- **DO THIS**
Which lines in the records below contain the word "that"? Copy each of them.

- **DATA EXCERPTS**
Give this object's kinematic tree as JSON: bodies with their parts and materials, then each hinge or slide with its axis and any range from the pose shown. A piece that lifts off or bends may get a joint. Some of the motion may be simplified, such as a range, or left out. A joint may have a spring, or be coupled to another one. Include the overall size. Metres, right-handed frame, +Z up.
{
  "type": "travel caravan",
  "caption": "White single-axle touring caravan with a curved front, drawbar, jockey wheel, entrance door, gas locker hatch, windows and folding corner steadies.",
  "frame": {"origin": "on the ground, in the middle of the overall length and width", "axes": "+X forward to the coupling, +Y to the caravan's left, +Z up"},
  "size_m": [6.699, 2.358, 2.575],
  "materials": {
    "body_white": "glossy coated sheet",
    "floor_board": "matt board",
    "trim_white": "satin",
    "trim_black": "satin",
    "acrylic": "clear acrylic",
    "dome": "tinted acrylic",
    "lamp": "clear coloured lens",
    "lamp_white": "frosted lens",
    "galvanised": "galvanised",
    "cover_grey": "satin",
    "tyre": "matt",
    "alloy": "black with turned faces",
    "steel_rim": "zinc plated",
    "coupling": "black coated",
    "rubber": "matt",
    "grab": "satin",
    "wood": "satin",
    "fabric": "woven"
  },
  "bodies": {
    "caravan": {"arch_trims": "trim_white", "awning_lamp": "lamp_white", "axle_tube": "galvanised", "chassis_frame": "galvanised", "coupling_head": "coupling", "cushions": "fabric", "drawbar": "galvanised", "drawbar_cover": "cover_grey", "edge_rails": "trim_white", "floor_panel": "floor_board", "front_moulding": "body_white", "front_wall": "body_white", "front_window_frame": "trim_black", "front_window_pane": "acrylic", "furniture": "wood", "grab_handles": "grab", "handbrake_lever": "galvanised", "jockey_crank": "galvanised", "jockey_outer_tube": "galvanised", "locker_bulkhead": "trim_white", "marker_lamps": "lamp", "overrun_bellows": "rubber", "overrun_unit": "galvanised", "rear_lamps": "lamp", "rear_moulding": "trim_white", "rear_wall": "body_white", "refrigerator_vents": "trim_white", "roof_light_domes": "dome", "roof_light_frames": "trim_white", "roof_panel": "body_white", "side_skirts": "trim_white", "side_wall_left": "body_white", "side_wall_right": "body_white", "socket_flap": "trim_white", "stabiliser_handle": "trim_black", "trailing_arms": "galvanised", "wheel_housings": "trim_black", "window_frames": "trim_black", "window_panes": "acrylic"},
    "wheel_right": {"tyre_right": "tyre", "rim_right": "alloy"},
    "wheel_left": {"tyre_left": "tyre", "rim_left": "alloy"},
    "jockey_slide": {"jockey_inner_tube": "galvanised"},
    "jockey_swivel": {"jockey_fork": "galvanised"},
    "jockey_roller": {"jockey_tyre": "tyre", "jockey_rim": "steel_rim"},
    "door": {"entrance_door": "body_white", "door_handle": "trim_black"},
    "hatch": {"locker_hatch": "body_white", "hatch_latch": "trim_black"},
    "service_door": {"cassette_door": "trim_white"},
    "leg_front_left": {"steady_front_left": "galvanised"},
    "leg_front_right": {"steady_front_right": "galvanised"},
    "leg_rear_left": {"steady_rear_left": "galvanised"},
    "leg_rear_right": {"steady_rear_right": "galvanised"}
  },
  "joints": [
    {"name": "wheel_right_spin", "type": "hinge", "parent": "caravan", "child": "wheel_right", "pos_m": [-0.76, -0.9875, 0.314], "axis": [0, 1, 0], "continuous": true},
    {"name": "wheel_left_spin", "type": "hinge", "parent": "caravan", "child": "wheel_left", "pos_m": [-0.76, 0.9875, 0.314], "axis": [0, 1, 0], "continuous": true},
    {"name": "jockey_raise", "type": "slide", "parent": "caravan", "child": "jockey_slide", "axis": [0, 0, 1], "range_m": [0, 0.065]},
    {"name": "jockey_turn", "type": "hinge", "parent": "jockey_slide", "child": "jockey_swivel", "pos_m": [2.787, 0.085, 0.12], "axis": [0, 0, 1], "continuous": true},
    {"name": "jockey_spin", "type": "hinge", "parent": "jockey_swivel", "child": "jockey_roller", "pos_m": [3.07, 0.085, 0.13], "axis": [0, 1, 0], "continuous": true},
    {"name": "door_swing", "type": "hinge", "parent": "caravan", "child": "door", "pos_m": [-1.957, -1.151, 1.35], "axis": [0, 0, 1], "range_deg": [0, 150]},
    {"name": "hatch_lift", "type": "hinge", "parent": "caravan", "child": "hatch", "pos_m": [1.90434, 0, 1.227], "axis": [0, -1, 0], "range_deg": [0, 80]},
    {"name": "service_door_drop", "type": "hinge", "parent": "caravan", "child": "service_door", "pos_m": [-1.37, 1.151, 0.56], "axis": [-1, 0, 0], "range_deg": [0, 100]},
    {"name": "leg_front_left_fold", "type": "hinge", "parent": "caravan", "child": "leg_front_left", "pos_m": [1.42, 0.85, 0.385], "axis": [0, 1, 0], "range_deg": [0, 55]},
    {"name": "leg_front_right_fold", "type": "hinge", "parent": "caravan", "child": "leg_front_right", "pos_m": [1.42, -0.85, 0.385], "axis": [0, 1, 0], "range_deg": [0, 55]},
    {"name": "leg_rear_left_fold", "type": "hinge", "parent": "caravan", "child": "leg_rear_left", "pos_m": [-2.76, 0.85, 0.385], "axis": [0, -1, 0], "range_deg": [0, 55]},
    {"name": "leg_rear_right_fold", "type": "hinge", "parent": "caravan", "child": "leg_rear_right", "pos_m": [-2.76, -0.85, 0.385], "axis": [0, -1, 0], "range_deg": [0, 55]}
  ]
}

--

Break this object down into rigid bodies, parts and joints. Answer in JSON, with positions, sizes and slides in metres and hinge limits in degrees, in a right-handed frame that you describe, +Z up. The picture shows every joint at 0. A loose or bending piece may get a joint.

- **RESULT FOR THIS TASK**
Give this object's kinematic tree as JSON: bodies with their parts and materials, then each hinge or slide with its axis and any range from the pose shown. A piece that lifts off or bends may get a joint. Some of the motion may be simplified, such as a range, or left out. A joint may have a spring, or be coupled to another one. Include the overall size. Metres, right-handed frame, +Z up.
Break this object down into rigid bodies, parts and joints. Answer in JSON, with positions, sizes and slides in metres and hinge limits in degrees, in a right-handed frame that you describe, +Z up. The picture shows every joint at 0. A loose or bending piece may get a joint.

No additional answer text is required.